**REQUEST**
Write out each line beneath this one exactly as it reads.

**RECORDED DATA**

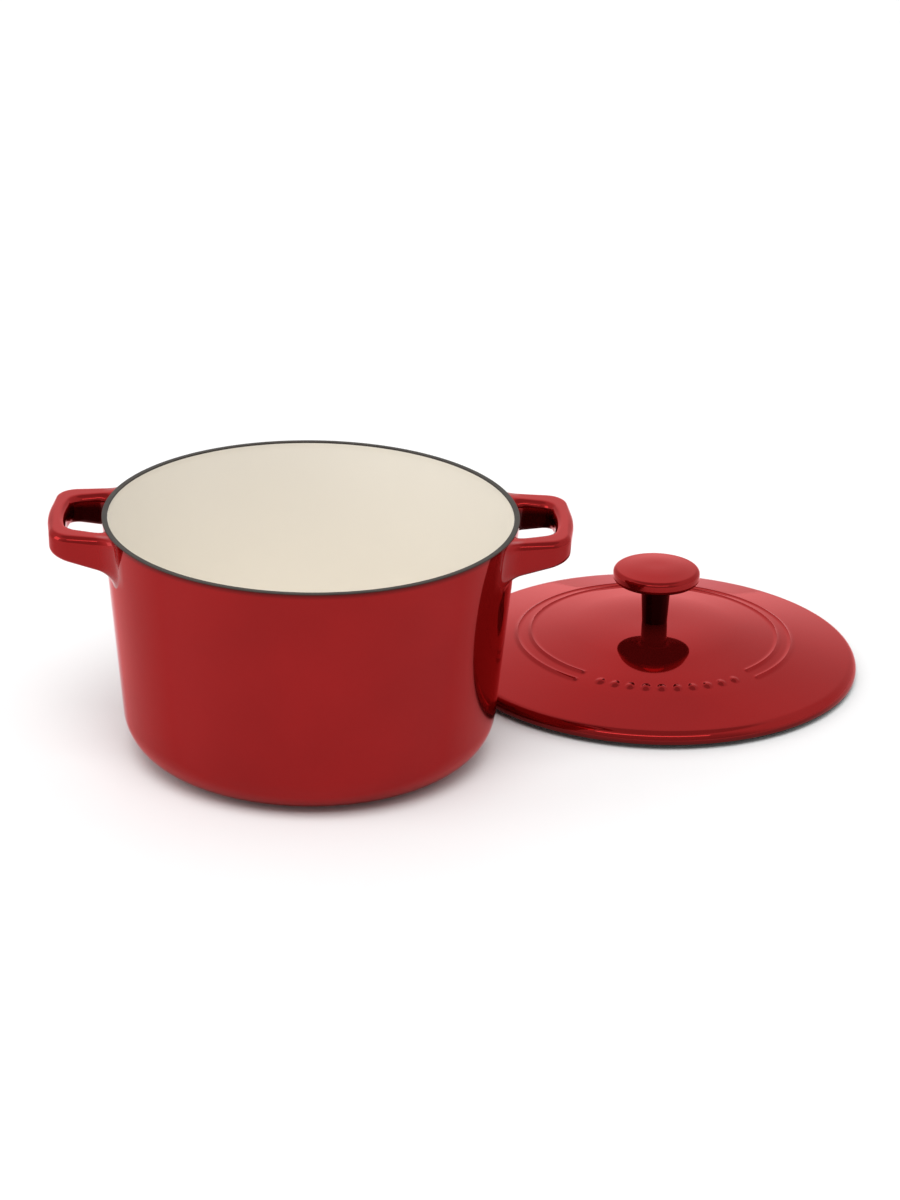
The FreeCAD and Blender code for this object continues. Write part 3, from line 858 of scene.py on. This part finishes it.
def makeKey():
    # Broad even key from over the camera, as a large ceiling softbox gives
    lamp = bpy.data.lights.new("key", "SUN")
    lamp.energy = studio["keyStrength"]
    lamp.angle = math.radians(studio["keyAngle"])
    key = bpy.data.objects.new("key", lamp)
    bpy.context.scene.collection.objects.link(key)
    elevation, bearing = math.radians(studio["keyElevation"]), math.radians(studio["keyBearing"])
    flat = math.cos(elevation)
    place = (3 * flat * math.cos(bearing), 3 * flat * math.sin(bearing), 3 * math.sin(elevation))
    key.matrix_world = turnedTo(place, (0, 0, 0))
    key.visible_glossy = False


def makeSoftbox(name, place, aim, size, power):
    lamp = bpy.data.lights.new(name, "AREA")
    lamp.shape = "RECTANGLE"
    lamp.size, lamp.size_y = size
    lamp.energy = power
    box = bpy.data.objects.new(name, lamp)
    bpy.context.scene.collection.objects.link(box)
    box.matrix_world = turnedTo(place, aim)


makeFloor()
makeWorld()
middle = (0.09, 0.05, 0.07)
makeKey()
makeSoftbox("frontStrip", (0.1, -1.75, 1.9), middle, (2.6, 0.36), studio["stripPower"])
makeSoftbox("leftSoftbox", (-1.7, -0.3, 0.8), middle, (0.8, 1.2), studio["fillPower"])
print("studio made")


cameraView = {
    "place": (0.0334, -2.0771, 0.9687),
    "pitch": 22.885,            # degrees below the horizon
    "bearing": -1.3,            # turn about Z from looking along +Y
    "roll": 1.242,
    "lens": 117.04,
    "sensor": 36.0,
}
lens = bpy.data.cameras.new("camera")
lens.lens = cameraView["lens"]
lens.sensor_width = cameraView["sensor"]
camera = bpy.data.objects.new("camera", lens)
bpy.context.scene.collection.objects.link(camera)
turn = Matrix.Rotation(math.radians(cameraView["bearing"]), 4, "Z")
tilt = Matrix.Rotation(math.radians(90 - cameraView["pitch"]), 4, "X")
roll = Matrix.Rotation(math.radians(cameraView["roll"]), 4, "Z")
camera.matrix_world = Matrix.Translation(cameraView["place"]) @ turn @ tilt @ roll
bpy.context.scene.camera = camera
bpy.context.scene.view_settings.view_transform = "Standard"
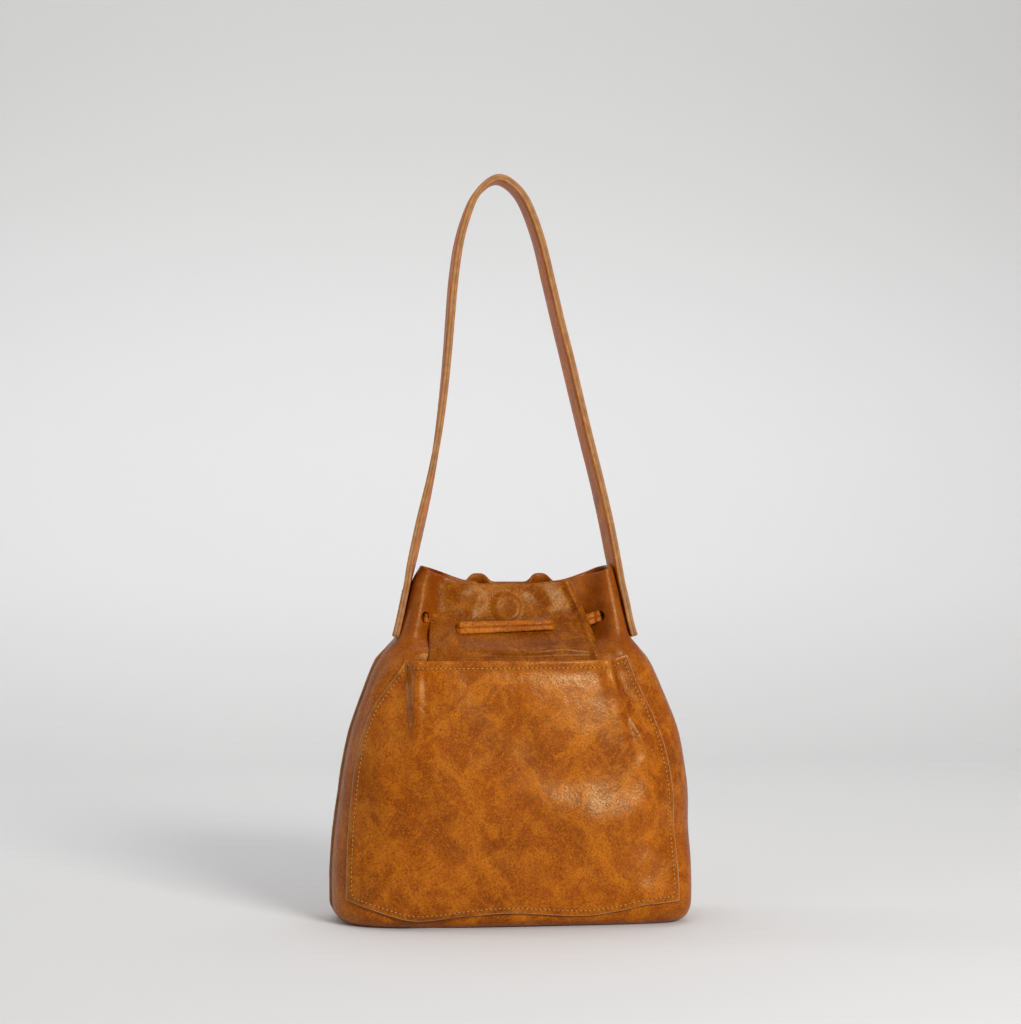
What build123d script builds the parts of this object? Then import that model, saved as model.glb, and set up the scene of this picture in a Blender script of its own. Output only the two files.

**SOLUTION**
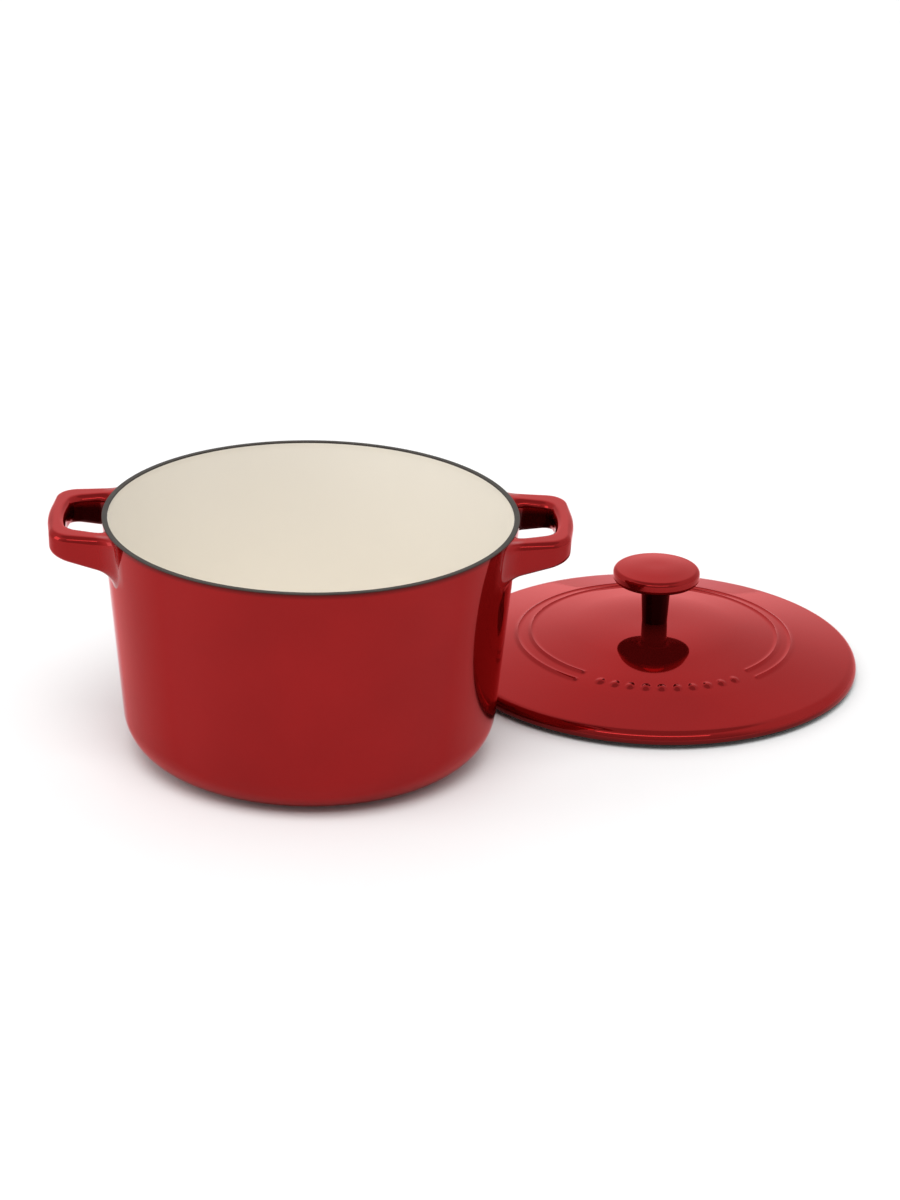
The FreeCAD and Blender code for this object continues. Write part 3, from line 858 of scene.py on. This part finishes it.
def makeKey():
    # Broad even key from over the camera, as a large ceiling softbox gives
    lamp = bpy.data.lights.new("key", "SUN")
    lamp.energy = studio["keyStrength"]
    lamp.angle = math.radians(studio["keyAngle"])
    key = bpy.data.objects.new("key", lamp)
    bpy.context.scene.collection.objects.link(key)
    elevation, bearing = math.radians(studio["keyElevation"]), math.radians(studio["keyBearing"])
    flat = math.cos(elevation)
    place = (3 * flat * math.cos(bearing), 3 * flat * math.sin(bearing), 3 * math.sin(elevation))
    key.matrix_world = turnedTo(place, (0, 0, 0))
    key.visible_glossy = False


def makeSoftbox(name, place, aim, size, power):
    lamp = bpy.data.lights.new(name, "AREA")
    lamp.shape = "RECTANGLE"
    lamp.size, lamp.size_y = size
    lamp.energy = power
    box = bpy.data.objects.new(name, lamp)
    bpy.context.scene.collection.objects.link(box)
    box.matrix_world = turnedTo(place, aim)


makeFloor()
makeWorld()
middle = (0.09, 0.05, 0.07)
makeKey()
makeSoftbox("frontStrip", (0.1, -1.75, 1.9), middle, (2.6, 0.36), studio["stripPower"])
makeSoftbox("leftSoftbox", (-1.7, -0.3, 0.8), middle, (0.8, 1.2), studio["fillPower"])
print("studio made")


cameraView = {
    "place": (0.0334, -2.0771, 0.9687),
    "pitch": 22.885,            # degrees below the horizon
    "bearing": -1.3,            # turn about Z from looking along +Y
    "roll": 1.242,
    "lens": 117.04,
    "sensor": 36.0,
}
lens = bpy.data.cameras.new("camera")
lens.lens = cameraView["lens"]
lens.sensor_width = cameraView["sensor"]
camera = bpy.data.objects.new("camera", lens)
bpy.context.scene.collection.objects.link(camera)
turn = Matrix.Rotation(math.radians(cameraView["bearing"]), 4, "Z")
tilt = Matrix.Rotation(math.radians(90 - cameraView["pitch"]), 4, "X")
roll = Matrix.Rotation(math.radians(cameraView["roll"]), 4, "Z")
camera.matrix_world = Matrix.Translation(cameraView["place"]) @ turn @ tilt @ roll
bpy.context.scene.camera = camera
bpy.context.scene.view_settings.view_transform = "Standard"
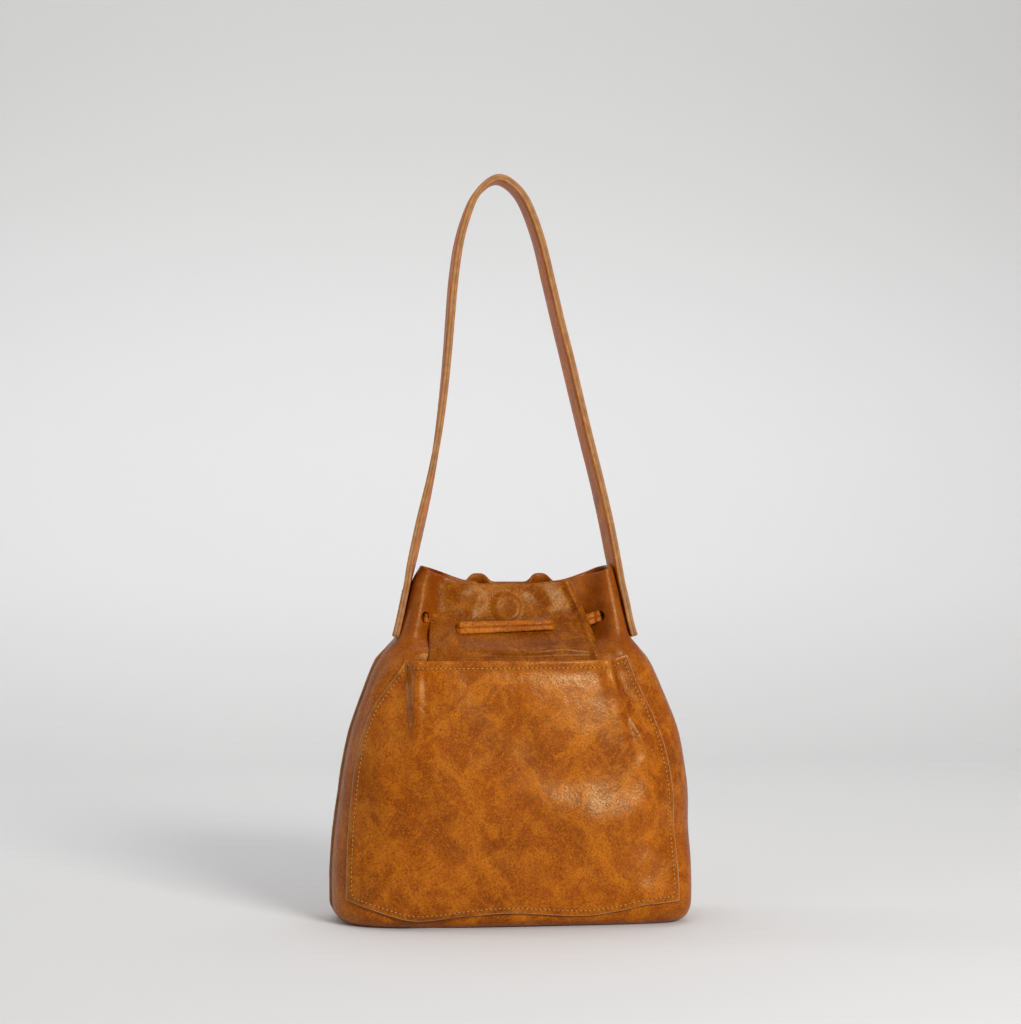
What build123d script builds the parts of this object? Then import that model, saved as model.glb, and set up the scene of this picture in a Blender script of its own. Output only the two files.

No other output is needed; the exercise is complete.